### Task to carry out
Will you give the material below again, every line exactly as it is?
## START Data block
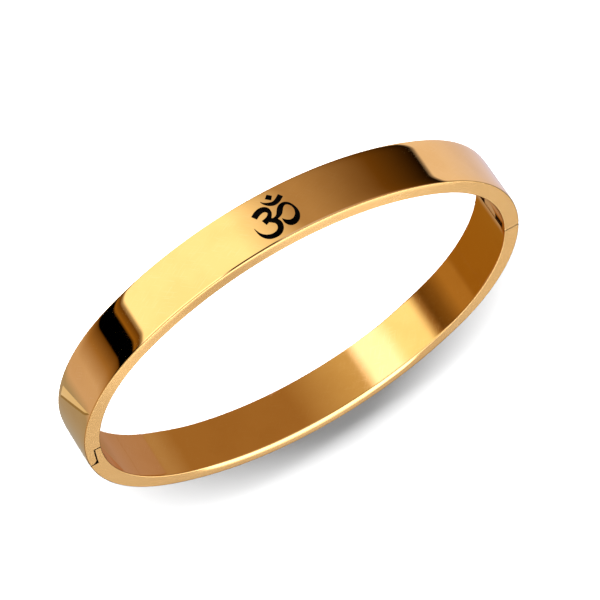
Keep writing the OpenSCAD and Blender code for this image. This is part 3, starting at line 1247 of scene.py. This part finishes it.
def shaded_cut_gold():
    """The cut faces at the seams and the hinge, with the marks of the saw, darkened as painted shade.
    """
    material, tree, shader = new_material("shaded_cut_gold", {"Metallic": 1.0})
    place = object_place(tree)
    smudge = use_effect(tree, "smudges", place, size_in_mm=1.2)
    lines = use_effect(tree, "brushed_lines", place, lines_per_mm=9.0, length_in_mm=1.5)
    # The darker gold is painted shade; the smudges vary it at random
    link(tree, (blend_colours(tree, smudge, GOLD_CUT_SHADED, GOLD_CUT_SHADED_SMUDGED), shader.inputs["Base Color"]))
    rough = maths(tree, "MULTIPLY_ADD", lines, CUT_ROUGH_SPREAD, CUT_ROUGH)
    link(tree, (rough, shader.inputs["Roughness"]))
    bump(tree, maths(tree, "MULTIPLY", lines, CUT_LINE_RELIEF), shader)
    return material


def black_enamel():
    """Deep black enamel, nearly matt, with a little dust."""
    material, tree, shader = new_material("black_enamel", {"Specular IOR Level": ENAMEL_GLOSS})
    place = object_place(tree)
    smudge = use_effect(tree, "smudges", place, size_in_mm=1.5)
    scratches = use_effect(tree, "fine_scratches", place, length_in_mm=0.8, share=0.5)
    dusty = maths(tree, "MAXIMUM", smudge, scratches)
    link(tree, (blend_colours(tree, dusty, ENAMEL, ENAMEL_DUSTY), shader.inputs["Base Color"]))
    rough = maths(tree, "MULTIPLY_ADD", smudge, ENAMEL_ROUGH_SPREAD, ENAMEL_ROUGH)
    link(tree, (rough, shader.inputs["Roughness"]))
    return material


def turned_steel():
    """Plain steel of the hinge pin and the clasp tongue, with fine turning lines."""
    material, tree, shader = new_material("turned_steel", {"Metallic": 1.0})
    place = object_place(tree)
    smudge = use_effect(tree, "smudges", place, size_in_mm=2.0)
    lines = use_effect(tree, "brushed_lines", place, lines_per_mm=12.0, length_in_mm=4.0)
    link(tree, (blend_colours(tree, smudge, STEEL, STEEL_DARK), shader.inputs["Base Color"]))
    rough = maths(tree, "MULTIPLY_ADD", lines, STEEL_ROUGH_SPREAD, STEEL_ROUGH)
    link(tree, (rough, shader.inputs["Roughness"]))
    bump(tree, maths(tree, "MULTIPLY", lines, STEEL_LINE_RELIEF), shader)
    return material


# Making the pieces

def make_half(name, side, past, cut_ends, node, body):
    """One half of the band with its cuts and finishes, in place of its CAD node."""
    half = spun_half(name, side, past)
    wear_rims(half, side)
    uncut = copy_of(half, name + "_uncut")
    cut_ends(half)
    if side == FRONT:
        for symbol in SYMBOL_NODES:
            cut(half, symbol_prism(symbol, INLAY_GAP))
    mark_band(half, uncut)
    on_skin = keep_skin_shading(half, uncut)
    bpy.data.objects.remove(uncut)
    half.data.materials.clear()
    half.data.materials.append(finishes["polished_gold"])
    # The cut faces take the darker finish, whose colour is painted shade
    half.data.materials.append(finishes["shaded_cut_gold"])
    for face in half.data.polygons:
        face.material_index = 0 if face.index in on_skin else 1
    to_metres(half)
    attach(half, body)
    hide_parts(node)
    return half


def make_inlay(node):
    """One enamel inlay of the symbol, in place of its CAD node."""
    inlay = enamel_sheet()
    uncut = copy_of(inlay, node + "_uncut")
    combine(inlay, symbol_prism(node, OVER), "INTERSECT")
    inlay.name = node + "_enamel"
    keep_skin_shading(inlay, uncut)
    bpy.data.objects.remove(uncut)
    inlay.data.materials.clear()
    inlay.data.materials.append(finishes["black_enamel"])
    to_metres(inlay)
    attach(inlay, "front")
    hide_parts(node)


set_camera()
effects = {
    "brushed_lines": make_brushed_lines(),
    "fine_scratches": make_fine_scratches(),
    "smudges": make_smudges()}
finishes = {
    "polished_gold": polished_gold(),
    "shaded_cut_gold": shaded_cut_gold(),
    "black_enamel": black_enamel(),
    "turned_steel": turned_steel()}
for node in STEEL_NODES:
    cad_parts[node].material_slots[0].material = finishes["turned_steel"]
make_half("band_front", FRONT, LIP_END + OVER, cut_front, "front_half", "front")
back = make_half("band_back", BACK, LIP_REACH + OVER, cut_back, "back_half", "back")
for symbol in SYMBOL_NODES:
    make_inlay(symbol)
set_room()
set_well()
set_strip()
set_key(set_floor(), back)
bpy.context.scene.view_settings.view_transform = "Standard"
## END Data block
### The result
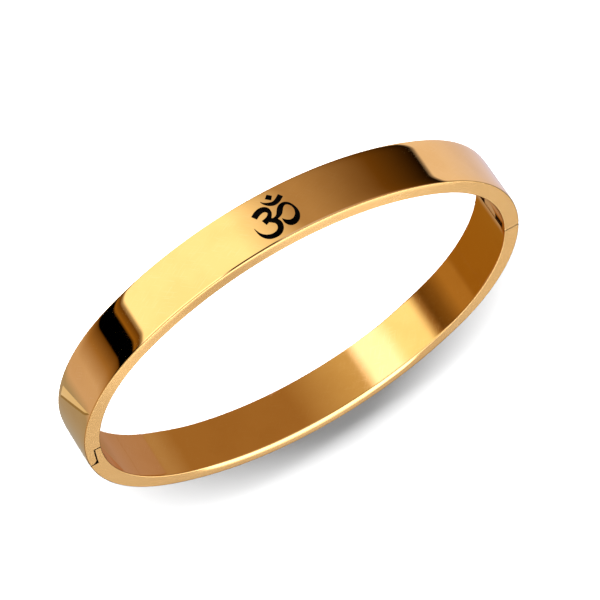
Keep writing the OpenSCAD and Blender code for this image. This is part 3, starting at line 1247 of scene.py. This part finishes it.
def shaded_cut_gold():
    """The cut faces at the seams and the hinge, with the marks of the saw, darkened as painted shade.
    """
    material, tree, shader = new_material("shaded_cut_gold", {"Metallic": 1.0})
    place = object_place(tree)
    smudge = use_effect(tree, "smudges", place, size_in_mm=1.2)
    lines = use_effect(tree, "brushed_lines", place, lines_per_mm=9.0, length_in_mm=1.5)
    # The darker gold is painted shade; the smudges vary it at random
    link(tree, (blend_colours(tree, smudge, GOLD_CUT_SHADED, GOLD_CUT_SHADED_SMUDGED), shader.inputs["Base Color"]))
    rough = maths(tree, "MULTIPLY_ADD", lines, CUT_ROUGH_SPREAD, CUT_ROUGH)
    link(tree, (rough, shader.inputs["Roughness"]))
    bump(tree, maths(tree, "MULTIPLY", lines, CUT_LINE_RELIEF), shader)
    return material


def black_enamel():
    """Deep black enamel, nearly matt, with a little dust."""
    material, tree, shader = new_material("black_enamel", {"Specular IOR Level": ENAMEL_GLOSS})
    place = object_place(tree)
    smudge = use_effect(tree, "smudges", place, size_in_mm=1.5)
    scratches = use_effect(tree, "fine_scratches", place, length_in_mm=0.8, share=0.5)
    dusty = maths(tree, "MAXIMUM", smudge, scratches)
    link(tree, (blend_colours(tree, dusty, ENAMEL, ENAMEL_DUSTY), shader.inputs["Base Color"]))
    rough = maths(tree, "MULTIPLY_ADD", smudge, ENAMEL_ROUGH_SPREAD, ENAMEL_ROUGH)
    link(tree, (rough, shader.inputs["Roughness"]))
    return material


def turned_steel():
    """Plain steel of the hinge pin and the clasp tongue, with fine turning lines."""
    material, tree, shader = new_material("turned_steel", {"Metallic": 1.0})
    place = object_place(tree)
    smudge = use_effect(tree, "smudges", place, size_in_mm=2.0)
    lines = use_effect(tree, "brushed_lines", place, lines_per_mm=12.0, length_in_mm=4.0)
    link(tree, (blend_colours(tree, smudge, STEEL, STEEL_DARK), shader.inputs["Base Color"]))
    rough = maths(tree, "MULTIPLY_ADD", lines, STEEL_ROUGH_SPREAD, STEEL_ROUGH)
    link(tree, (rough, shader.inputs["Roughness"]))
    bump(tree, maths(tree, "MULTIPLY", lines, STEEL_LINE_RELIEF), shader)
    return material


# Making the pieces

def make_half(name, side, past, cut_ends, node, body):
    """One half of the band with its cuts and finishes, in place of its CAD node."""
    half = spun_half(name, side, past)
    wear_rims(half, side)
    uncut = copy_of(half, name + "_uncut")
    cut_ends(half)
    if side == FRONT:
        for symbol in SYMBOL_NODES:
            cut(half, symbol_prism(symbol, INLAY_GAP))
    mark_band(half, uncut)
    on_skin = keep_skin_shading(half, uncut)
    bpy.data.objects.remove(uncut)
    half.data.materials.clear()
    half.data.materials.append(finishes["polished_gold"])
    # The cut faces take the darker finish, whose colour is painted shade
    half.data.materials.append(finishes["shaded_cut_gold"])
    for face in half.data.polygons:
        face.material_index = 0 if face.index in on_skin else 1
    to_metres(half)
    attach(half, body)
    hide_parts(node)
    return half


def make_inlay(node):
    """One enamel inlay of the symbol, in place of its CAD node."""
    inlay = enamel_sheet()
    uncut = copy_of(inlay, node + "_uncut")
    combine(inlay, symbol_prism(node, OVER), "INTERSECT")
    inlay.name = node + "_enamel"
    keep_skin_shading(inlay, uncut)
    bpy.data.objects.remove(uncut)
    inlay.data.materials.clear()
    inlay.data.materials.append(finishes["black_enamel"])
    to_metres(inlay)
    attach(inlay, "front")
    hide_parts(node)


set_camera()
effects = {
    "brushed_lines": make_brushed_lines(),
    "fine_scratches": make_fine_scratches(),
    "smudges": make_smudges()}
finishes = {
    "polished_gold": polished_gold(),
    "shaded_cut_gold": shaded_cut_gold(),
    "black_enamel": black_enamel(),
    "turned_steel": turned_steel()}
for node in STEEL_NODES:
    cad_parts[node].material_slots[0].material = finishes["turned_steel"]
make_half("band_front", FRONT, LIP_END + OVER, cut_front, "front_half", "front")
back = make_half("band_back", BACK, LIP_REACH + OVER, cut_back, "back_half", "back")
for symbol in SYMBOL_NODES:
    make_inlay(symbol)
set_room()
set_well()
set_strip()
set_key(set_floor(), back)
bpy.context.scene.view_settings.view_transform = "Standard"